- Keywords: Reinforcement learning, Variational autoencoder, Disentangled representation learning
- Abstract: Hierarchical reinforcement learning (RL) usually requires task-agnostic and interpretable skills that can be applicable to various downstream tasks. While many recent works have been proposed to learn such skills for a policy in unsupervised manner, the learned skills are still uninterpretable. To alleviate this, we propose a novel WEakly-supervised learning approach for learning Disentangled and Interpretable Skills (WEDIS) from the continuous latent representations of trajectories.
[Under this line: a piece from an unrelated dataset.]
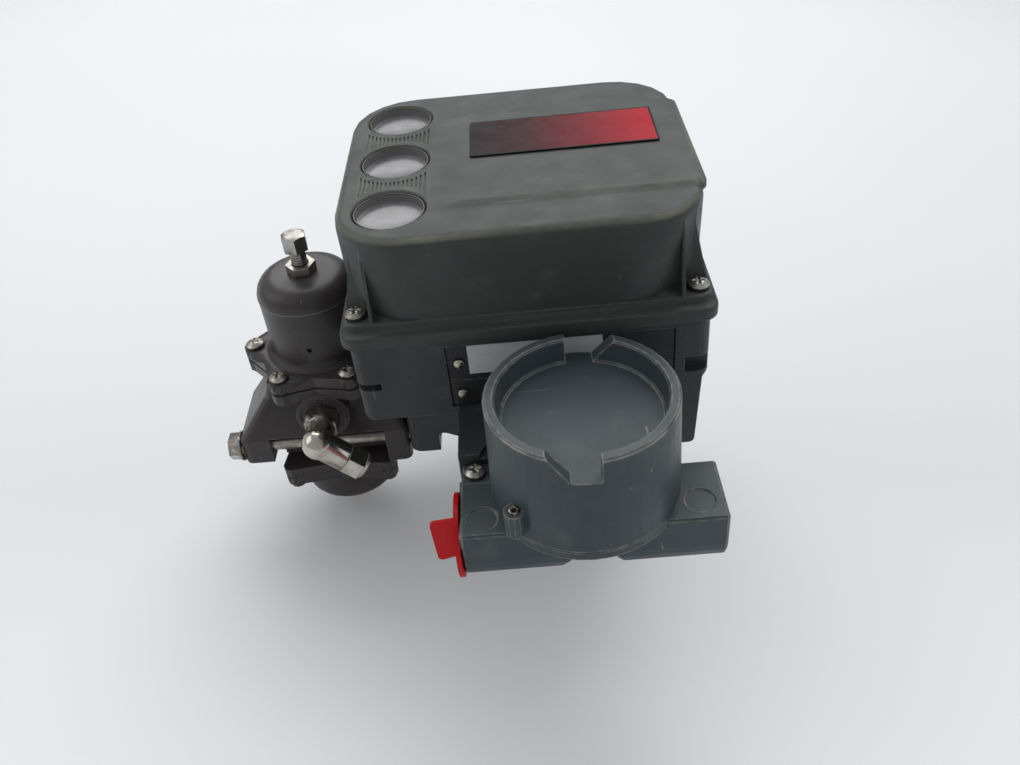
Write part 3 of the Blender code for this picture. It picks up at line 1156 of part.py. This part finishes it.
def make_dripwell():
    x, y = reg_axis
    flange = (bowl_flange_z - bowl_flange, bowl_flange_z)
    inner = bowl_radius - bowl_wall
    bowl = prism("dripwell", [bowl_lobes()], flange, REGULATOR_PAINT)
    carve(bowl, rod("bowl_flange_room", inner + bowl_wall / 2, (x, y, flange[0] - tool_reach),
                    (x, y, flange[1] + tool_reach)))
    drain_bore = drain_radius[1] + gap
    profile = [(bowl_radius, flange[1] - 1 * mm)]
    profile += arc((bowl_radius - bowl_fillet, bowl_bottom_z + bowl_fillet), bowl_fillet, 0, -80, 4)
    profile += [(bowl_boss_radius + 1 * mm, bowl_bottom_z), (bowl_boss_radius, bowl_bottom_z - 3.5 * mm),
                (drain_bore, bowl_bottom_z - 3.5 * mm), (drain_bore, bowl_bottom_z + bowl_wall),
                (inner - 5 * mm, bowl_bottom_z + bowl_wall), (inner, bowl_bottom_z + bowl_wall + 4 * mm),
                (inner, flange[1] - 1 * mm)]
    fuse(bowl, turned("bowl_shape", profile, (x, y, 0), sides=30, closed=True))
    for i in range(bowl_screw_count):
        at = polar(reg_axis, bowl_screw_circle, 45 + 90 * i)
        fuse(bowl, rod(f"bowl_screw_{i}", 4.2 * mm, (*at, flange[0] - 2.6 * mm), (*at, flange[0] + 1 * mm), sides=12))
    knob, stem = drain_radius
    low, high = drain_z
    turned("drain_valve", [(0, high), (stem, high), (stem, bowl_bottom_z - 4 * mm),
                           (knob, bowl_bottom_z - 4 * mm), (knob, low + 5 * mm), (stem + 1 * mm, low + 4 * mm),
                           (stem + 0.6 * mm, low), (0, low)], (x, y, 0), BRONZE, sides=small)


def make_regulator_bolts():
    across, high = reg_bolt_head
    for i, (lug_x, y) in enumerate(((reg_lug_x[0], -reg_bolt_y), (reg_back_lug_x[0], reg_bolt_y))):
        face = lug_x - gap
        bolt = hexagon(f"regulator_bolt_{i + 1}", across, (face - 1.4 * mm - high, y, reg_bolt_z),
                       (face - 1 * mm, y, reg_bolt_z), STEEL)
        fuse(bolt, rod(f"bolt_washer_{i}", 8 * mm, (face - 1.4 * mm, y, reg_bolt_z), (face, y, reg_bolt_z), sides=20),
             rod(f"bolt_shank_{i}", reg_bolt_radius, (face - 2 * mm, y, reg_bolt_z), (reg_bolt_end_x, y, reg_bolt_z),
                 sides=small))


# Inlet elbow

def make_elbow():
    x = reg_axis[0]
    across, high = elbow_hex
    hex_y = (reg_port_face_y - gap - high, reg_port_face_y - gap)
    knee = Vector((x, elbow_knee_y, reg_port_z))
    droop = math.radians(elbow_droop)
    out = Vector((math.cos(droop), 0, -math.sin(droop)))
    elbow = hexagon("inlet_elbow", across, (x, hex_y[0], reg_port_z), (x, hex_y[1], reg_port_z), NICKEL)
    ball = bpy.data.meshes.new("elbow_ball")
    bm = bmesh.new()
    bmesh.ops.create_uvsphere(bm, u_segments=20, v_segments=12, radius=elbow_radius * 1.12,
                              matrix=Matrix.Translation(knee))
    bm.to_mesh(ball)
    bm.free()
    fuse(elbow, rod("elbow_thread", reg_port_bore - gap, (x, hex_y[1] - 1 * mm, reg_port_z),
                    (x, reg_port_face_y + 12 * mm, reg_port_z), sides=small),
         rod("elbow_leg", elbow_radius, (x, hex_y[0] + 1 * mm, reg_port_z), knee, sides=20),
         tool_or_part("elbow_knee", ball, None),
         rod("elbow_arm", elbow_radius, knee, knee + out * elbow_reach, sides=20),
         rod("elbow_stub", elbow_stub_radius, knee, knee + out * (elbow_reach + elbow_stub), sides=small))
    carve(elbow, rod("elbow_outlet", tube_bore, knee, knee + out * (elbow_reach + elbow_stub + tool_reach), sides=bore),
          rod("elbow_inlet", tube_bore, knee, (x, reg_port_face_y + 13 * mm, reg_port_z), sides=bore))
    across, length = elbow_nut_size
    start = knee + out * (elbow_reach + gap)
    end = start + out * length
    nut = hexagon("elbow_nut", across, start, end - out * 2 * mm, NICKEL, spin=math.radians(20), origin=start)
    fuse(nut, rod("nut_collar", across / 2 - 0.4 * mm, end - out * 3 * mm, end, sides=20,
                  tip_radius=across / 2 - 1 * mm))
    carve(nut, rod("nut_room", elbow_stub_radius + gap, start - out * tool_reach, start + out * (elbow_stub + gap),
                   sides=small),
          rod("nut_tube_hole", tube_bore + gap, start, end + out * tool_reach, sides=small))


make_housing()
make_nameplates()
make_cover_gasket()
make_cover()
make_cover_fittings()
make_module()
make_travel_sensor()
make_terminal_box()
make_terminal_cap()
make_terminal_block()
make_conduit_plug()
make_regulator_body()
make_spring_case()
make_regulator_inside()
make_adjuster()
make_dripwell()
make_regulator_bolts()
make_elbow()
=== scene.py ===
"""Looks of the valve positioner: worn paint, moulded cover, tarnished fasteners, floor, light and camera."""

import json
import math

import bmesh
import bpy
from mathutils import Matrix, Vector

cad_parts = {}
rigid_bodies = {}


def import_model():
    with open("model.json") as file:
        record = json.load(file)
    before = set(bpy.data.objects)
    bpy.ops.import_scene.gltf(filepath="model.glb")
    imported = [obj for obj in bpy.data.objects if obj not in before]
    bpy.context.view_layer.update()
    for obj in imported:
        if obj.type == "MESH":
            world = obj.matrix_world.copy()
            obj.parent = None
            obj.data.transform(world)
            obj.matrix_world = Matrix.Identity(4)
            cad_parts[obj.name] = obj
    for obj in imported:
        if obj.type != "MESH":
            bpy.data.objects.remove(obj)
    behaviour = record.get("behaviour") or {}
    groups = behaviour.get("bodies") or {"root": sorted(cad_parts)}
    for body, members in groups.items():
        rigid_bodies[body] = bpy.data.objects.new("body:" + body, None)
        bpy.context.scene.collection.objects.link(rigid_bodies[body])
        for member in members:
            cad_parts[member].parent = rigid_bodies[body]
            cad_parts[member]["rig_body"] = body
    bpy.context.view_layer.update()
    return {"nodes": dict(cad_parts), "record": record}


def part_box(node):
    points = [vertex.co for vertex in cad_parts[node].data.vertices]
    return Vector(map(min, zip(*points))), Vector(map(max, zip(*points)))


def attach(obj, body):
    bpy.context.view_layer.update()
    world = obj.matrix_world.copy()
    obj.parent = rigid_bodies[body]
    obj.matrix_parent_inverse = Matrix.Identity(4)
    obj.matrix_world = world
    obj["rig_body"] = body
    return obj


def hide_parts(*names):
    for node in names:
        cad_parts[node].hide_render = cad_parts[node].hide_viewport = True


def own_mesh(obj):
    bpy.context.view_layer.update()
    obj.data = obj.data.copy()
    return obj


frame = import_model()
NODES = frame["nodes"]
SLOT_OF = {part["node"]: part["material_slot"] for part in frame["record"]["subparts"]}

mm = 0.001

# Camera, as the photograph was taken
camera_at = (2.0 * mm, -387.6 * mm, 337.2 * mm)
camera_turn = (50.033, 4.815, -1.810)  # degrees
camera_lens = 33.1
camera_sensor = 36  # millimetres wide

# Table under the object, which lies propped on its drain valve
floor_point = (-107.5 * mm, 0.0, -57.2 * mm)  # under the drain valve, the lowest piece
floor_fall = (0.095, 0.026)  # how far it falls away towards +X and +Y, per metre
floor_size = 6.0

# Windows of the cover, the cups that line them and the dials below
cover_top_z = 147.0 * mm
window_x = -53.8 * mm
window_ys = [(2.8 + step * 43.7) * mm for step in (-1, 0, 1)]
cup_radius = 15.05 * mm
cup_wall = 0.45 * mm
cup_z = (139.65 * mm, 146.3 * mm)
cup_floor = 2.6 * mm
cup_fillet = 1.2 * mm
cup_fillet_middle = 0.35 * mm
dial_inner = (9.0 * mm, 10.5 * mm)  # radii between which the dials' ring begins to show
dial_outer = (13.0 * mm, 11.8 * mm)

# Bare labels
label_border = 0.9 * mm
silver_x = (-27.2 * mm, 31.0 * mm)
silver_z = (79.6 * mm, 95.0 * mm)
silver_thickness = 0.15 * mm
silver_gap = 0.02 * mm

# Seam of the spring case, a dark line with a painted highlight above it, and thread of the adjusting screw,
# whose grooves get painted shade
case_seam_z = 85.4 * mm
seam_line = 0.5 * mm
seam_soft = 0.08 * mm
screw_at = (-107.5 * mm, 0.0)
screw_radius = 3.95 * mm
thread_pitch = 25.4 / 18 * mm

# Rim of the terminal cap, where the paint is rubbed off: each pair is how far from the edge
# the bare metal begins and is full
cap_at = (18.0 * mm, -117.0 * mm)
cap_top_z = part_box("terminal_cap")[1].z
cap_radius = 38.6 * mm
rim_side = (1.3 * mm, 0.4 * mm)
rim_top = (1.5 * mm, 0.9 * mm)

# Finer copies of the solids
smooth_angle = 32  # degrees, past which an edge stays sharp
weld_distance = 0.002 * mm
lathe_sides = 64

# Nodes whose own solids already shade well
SHARP_AS_BUILT = ("terminal_cap", "terminal_box", "cover_label", "conduit_plug", "regulator_body",
                  "housing", "elbow_nut", "lock_nut", "adjusting_screw")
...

We accomplish this by extending a trajectory variational autoencoder (VAE) to impose an inductive bias with weak labels, which explicitly enforces the trajectory representations to be disentangled into factors of interest that we intend the model to learn. Given the latent representations as skills, a skill-based policy network is trained to generate similar trajectories to the learned decoder of the trajectory VAE. Additionally, we propose to train a policy network with single-step transitions and perform the trajectory-level behaviors at test time with the knowledge on the skills, which simplifies the exploration problem in the training. With a sample-efficient planning strategy based on the skills, we demonstrate that our method is effective in solving the hierarchical RL problems in experiments on several challenging navigation tasks with a long horizon and sparse rewards.
- One-sentence Summary: Weakly-supervised learning approach for learning disentangled and interpretable Skills from the continuous latent representations of trajectories.